Question

I started to analyse the TI X-Loader, including it's makefiles. I found the following lines in the top makefile:

TOPDIR := $(shell if [ "$$PWD" != "" ]; then echo $$PWD; else pwd; fi)

and

ifeq (include/config.mk,$(wildcard include/config.mk))
...

Regarding the first line: i know that "$PWD" means the value of PWD (the working directory)
My question:
why the double dollar sign in this special case?

Regarding the second line: I'm trying to understand what is compared and why. I already red the GNU MAKE manual wildcard explanation. I'm still missing something.

My questions:
what is the "$(wildcard" for?
Which config.mk files exactly are compared to each other?
Why are they compared? (this question is more about the makefile structure)

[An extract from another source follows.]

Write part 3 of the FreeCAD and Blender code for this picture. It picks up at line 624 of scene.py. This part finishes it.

Thanks for your help in advance.

Martin

Était-ce utile?

La solution

In make, you escape a dollar sign (so that it's not expanded by make) using two dollar signs ($$). So, if you write $PWD then make will interpret the $P as a make variable reference, which is likely not set and so empty, and the result (passed to the shell) will be WD. If you use $$PWD then the dollar sign is escaped and the result passed to the shell command will be $PWD which is what you want.

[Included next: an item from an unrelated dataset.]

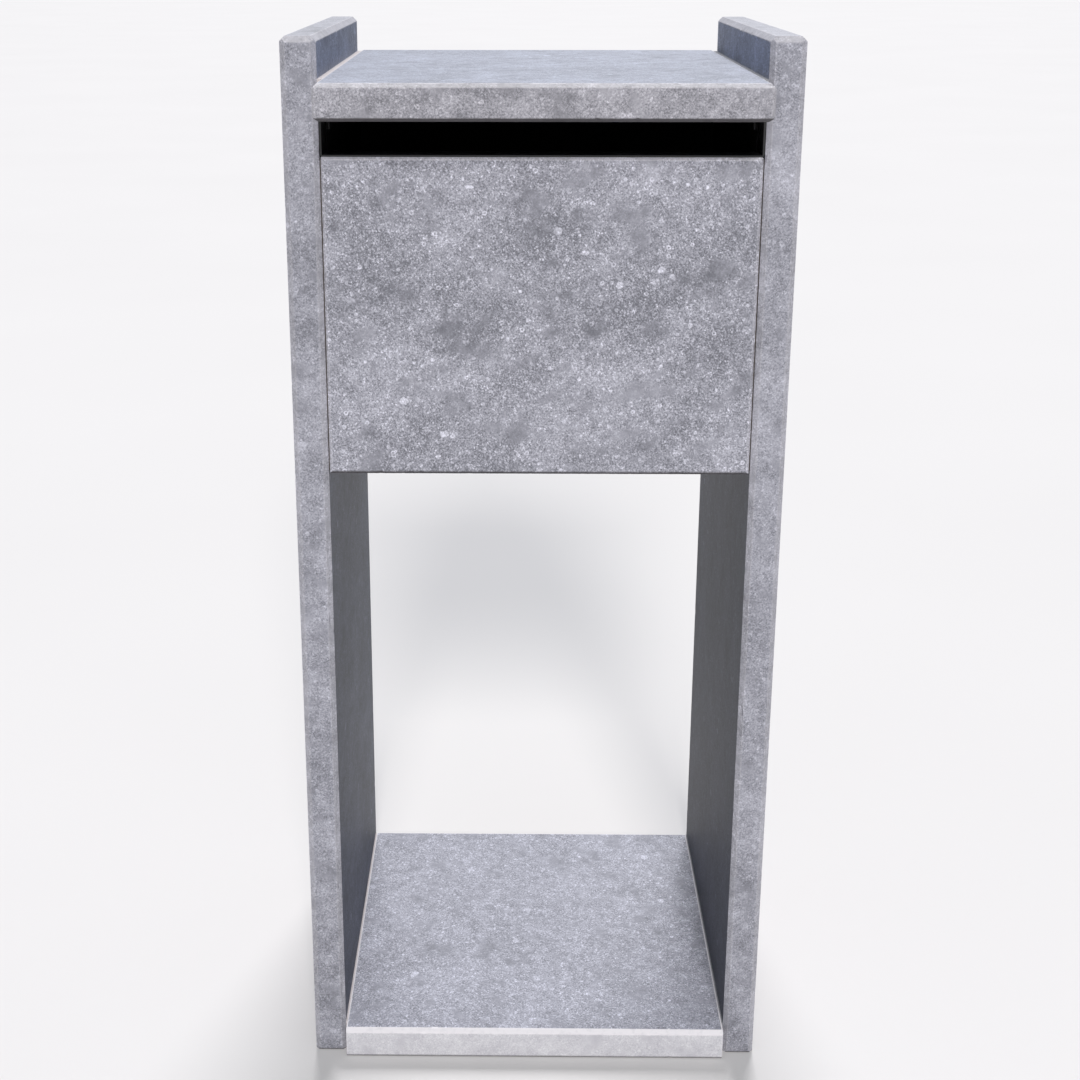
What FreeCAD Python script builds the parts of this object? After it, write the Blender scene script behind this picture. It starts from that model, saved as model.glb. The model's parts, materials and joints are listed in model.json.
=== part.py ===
"""Pedestal letterbox of natural-stone slabs with a sheet-steel letter compartment and a lockable rear door.

Millimetres. +Z is up and the front, where letters go in, faces -Y. The origin is on the ground, at the centre of
the rectangle on which the two side slabs stand.
"""
import FreeCAD, Part
import math
import os

# ---- stone slabs -------------------------------------------------------------------------------------------------
WIDTH = 430.0              # over the two side slabs
DEPTH = 400.0              # of a side slab, front to back
HEIGHT = 963.0             # of a side slab
SLAB = 30.0                # thickness of every slab
ARRIS = 4.0                # chamfer along the visible edges
PANEL_ARRIS = 2.0          # smaller one round the front panel
TOP_UNDERSIDE = 900.0      # height of the top slab's underside
TOP_OVERHANG = 60.0        # top slab ahead of the side slabs
TOP_JOINT = 2.0            # mortar joint at each end of the top slab
TOP_JOINT_BELOW = 1.0      # mortar below the top slab's surface
SIDE_JOINT = 1.0           # joint at each end of the front panel and of the base slab
PANEL_BOTTOM = 592.0
PANEL_TOP = 866.0
PANEL_RECESS = 2.0         # front panel behind the side slabs' front faces
PANEL_JOINT_RECESS = 4.0   # joint filler behind the front panel's face
BASE_PROUD = 10.0          # base slab ahead of the side slabs
BASE_SET_IN = 5.0          # base slab short of the side slabs' rear faces

# ---- dowels and ground anchors -----------------------------------------------------------------------------------
DOWEL_R = 4.0
DOWEL_HOLE_R = 4.25
DOWEL_IN_SIDE = 20.0       # depth of a dowel hole in a side slab
DOWEL_LENGTH = 50.0
TOP_DOWEL_Y = (-120.0, 120.0)
BASE_DOWEL_Y = (-130.0, 130.0)
PANEL_DOWEL_Z = (650.0, 810.0)
ANCHOR_R = 6.0
ANCHOR_DEPTH = 80.0
ANCHOR_Y = (-140.0, 140.0)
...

For the second line, the wildcard function will, among other things, expand to the empty string if there are no files that match the wildcard. So this invocation of wildcard is testing to see if the file include/config.mk exists or not. If it does, then the result of the function will be include/config.mk and the ifeq test will be true. If it doesn't then the result will be the empty string and the ifeq test will be false.